Democrat Jen Terrasa, another council member whose term is ending, also voted against the funding bills.
Ball said he plans to research options before signing off on the demolition of the buildings.
“My transition team will be tasked with evaluating all viable options to avoid the need for the demolition of lower Main Street,” said Ball in the statement to Capital News Service. “However, our work in this regard will not delay those critical projects that will provide immediate safety for Main Street.”
Widening the stream channel on upper Main Street and working on fully engineered stormwater facilities that will provide additional downstream protection are critical projects he supports, Ball said.
The new administration will also work with the state Legislature to raise additional funding that will be used to improve the plan, Ball said.
Attorney and civil engineer Liz Walsh, a Democrat who won the District 1 County Council seat that Weinstein used to hold, has publicly stated that she wants to study the engineering report that is the basis for tearing down the properties.
Efforts by Capital News Service to obtain comment from Walsh and other newly elected council members were either unsuccessful or unanswered.
From the outset, the plan was opposed by Preservation Maryland and others who have voiced concerns that removal of the structures could result in undesirable consequences.
“This plan, which seems to have been developed without substantive public input, could result in the de-listing of Ellicott City from the National Register of Historic Places,” said Nicholas Redding, executive director of Preservation Maryland during an interview with Capital News Service in September. “The removal could eliminate or diminish incentives and tax credits available for the historic community in Howard County.”
However, the preservation advocacy group released a statement two days after the election that said the approved plan had “worthwhile and positive components,” and they supported “the scientifically-proven upstream stormwater retention and mitigation components of the plan.”
The largest bone of contention to the county’s current plan is the removal of the buildings in the Historic District without reducing flash flood waters to safe levels and speeds, Redding said.
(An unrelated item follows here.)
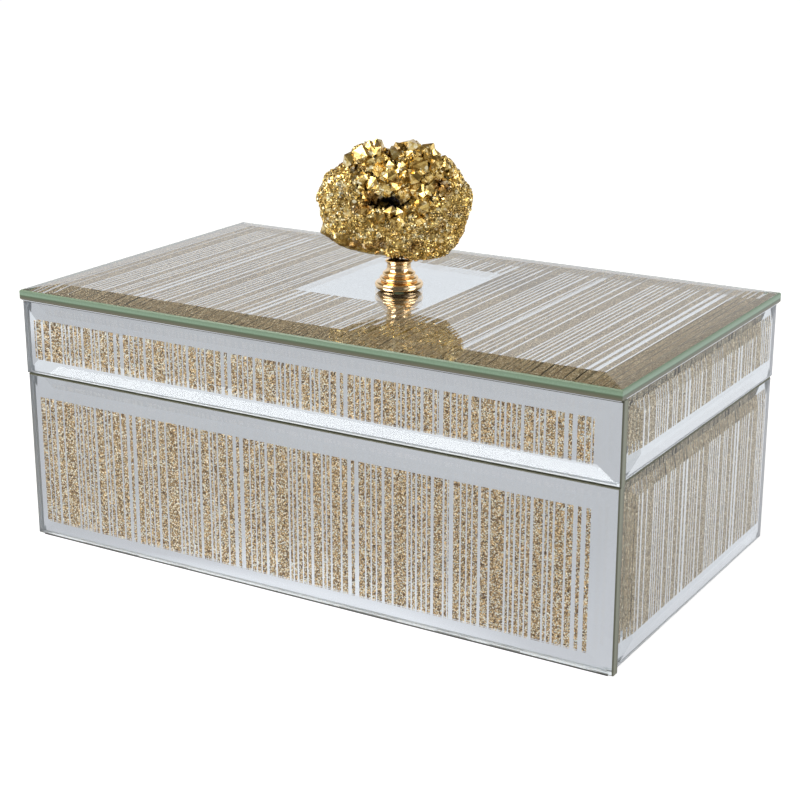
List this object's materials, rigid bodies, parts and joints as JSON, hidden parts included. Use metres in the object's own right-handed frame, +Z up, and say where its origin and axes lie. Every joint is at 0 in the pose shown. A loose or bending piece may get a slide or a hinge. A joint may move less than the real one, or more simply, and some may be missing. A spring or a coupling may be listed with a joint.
{
  "type": "jewelry box",
  "caption": "Rectangular mirrored jewellery box with bevelled glass panels, gold glitter stripes, velvet lining, hinged lid and gilt geode knob.",
  "frame": {"origin": "centre of the felt underside, on the surface the box stands on", "axes": "+X along the box's length to the viewer's right, front face towards -Y, +Z up"},
  "size_m": [0.2804, 0.1695, 0.1763],
  "materials": {
    "clear_glass": "polished, slightly green clear float glass with bevelled edges",
    "mirror_inlay": "silvered mirror with bands of gold glitter",
    "fibreboard": "raw medium-density fibreboard",
    "velvet": "short-pile black velvet",
    "felt": "matt black felt",
    "hinge_brass": "plated, satin",
    "plated_steel": "zinc plated",
    "polished_brass": "polished rose-gold plate, turned",
    "gilt_geode": "gold-coated quartz crystals, coarse in the middle and fine around"
  },
  "bodies": {
    "base": {"base_back_board": "fibreboard", "base_back_glass": "clear_glass", "base_back_inlay": "mirror_inlay", "base_back_lining": "velvet", "base_bottom_board": "fibreboard", "base_felt": "felt", "base_floor_pad": "velvet", "base_front_board": "fibreboard", "base_front_glass": "clear_glass", "base_front_inlay": "mirror_inlay", "base_front_lining": "velvet", "base_hinge_screws": "plated_steel", "base_left_board": "fibreboard", "base_left_glass": "clear_glass", "base_left_inlay": "mirror_inlay", "base_left_lining": "velvet", "base_right_board": "fibreboard", "base_right_glass": "clear_glass", "base_right_inlay": "mirror_inlay", "base_right_lining": "velvet", "left_hinge_base_leaf": "hinge_brass", "left_hinge_pin": "hinge_brass", "right_hinge_base_leaf": "hinge_brass", "right_hinge_pin": "hinge_brass"},
    "lid": {"knob_geode": "gilt_geode", "knob_screw": "plated_steel", "knob_stem": "polished_brass", "knob_washer": "plated_steel", "left_hinge_lid_leaf": "hinge_brass", "lid_back_board": "fibreboard", "lid_back_glass": "clear_glass", "lid_back_inlay": "mirror_inlay", "lid_back_lining": "velvet", "lid_front_board": "fibreboard", "lid_front_glass": "clear_glass", "lid_front_inlay": "mirror_inlay", "lid_front_lining": "velvet", "lid_hinge_screws": "plated_steel", "lid_left_board": "fibreboard", "lid_left_glass": "clear_glass", "lid_left_inlay": "mirror_inlay", "lid_left_lining": "velvet", "lid_right_board": "fibreboard", "lid_right_glass": "clear_glass", "lid_right_inlay": "mirror_inlay", "lid_right_lining": "velvet", "lid_top_board": "fibreboard", "lid_top_glass": "clear_glass", "lid_top_inlay": "mirror_inlay", "lid_top_lining": "velvet", "right_hinge_lid_leaf": "hinge_brass"}
  },
  "joints": [
    {"name": "lid_hinge", "type": "hinge", "parent": "base", "child": "lid", "pos_m": [0, 0.084, 0.075], "axis": [-1, 0, 0], "range_deg": [0, 95]}
  ]
}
Flood water velocity would be reduced from about 11.1 feet per second, which happened during a July 30, 2016, flood, to approximately 4.5 feet per second. Two people died in that flood.
The flood water’s depth would decrease from over 8 feet to 2-6 feet, according to numbers in the county’s plan.
After a May 2018 flood, in which one person died, property owners approached the county to acquire their buildings, county officials said.
That depth and speed of water traveling down Main Street in the approved plan is not close to safe, Redding said.
“With the election now settled, non-partisan groups like Preservation Maryland are prepared to engage with newly elected officials about the future of the historic community,” Redding wrote in a statement on the organization’s website.
In contrast, several members of the business community in Howard County who have been supportive of the “Kittleman/Weinstein” plan said they hope that the wholesale turnover of council members does not scuttle the town’s plan to move forward with the removal of the buildings to widen the channel.
Bruce Taylor, developer and owner of two buildings targeted for demolition, said he is hopeful that Ball and the new five-member council will retain the plan to purchase and demolish the structures — including Caplan’s Department Store, a building that has been in his family since 1895. “My family has been part of the development of Ellicott City for five generations; let’s all work together so that future generations can safely enjoy this national treasure.”
Taylor said the current plan “achieves the best possible result” under the time and budget constraints and allows for treatment of the remaining buildings to keep them as dry as possible, while reducing the force and speed of flood waters in town by over 50 percent.
Ball says he is committed to finding a resolution that works for everyone involved, but he is not certain that the best plan is in place.
“The people of Ellicott City are at the top of my mind and have a seat at my table,” said Ball. “You have waited long enough. The campaign is over and now it is time to heal.”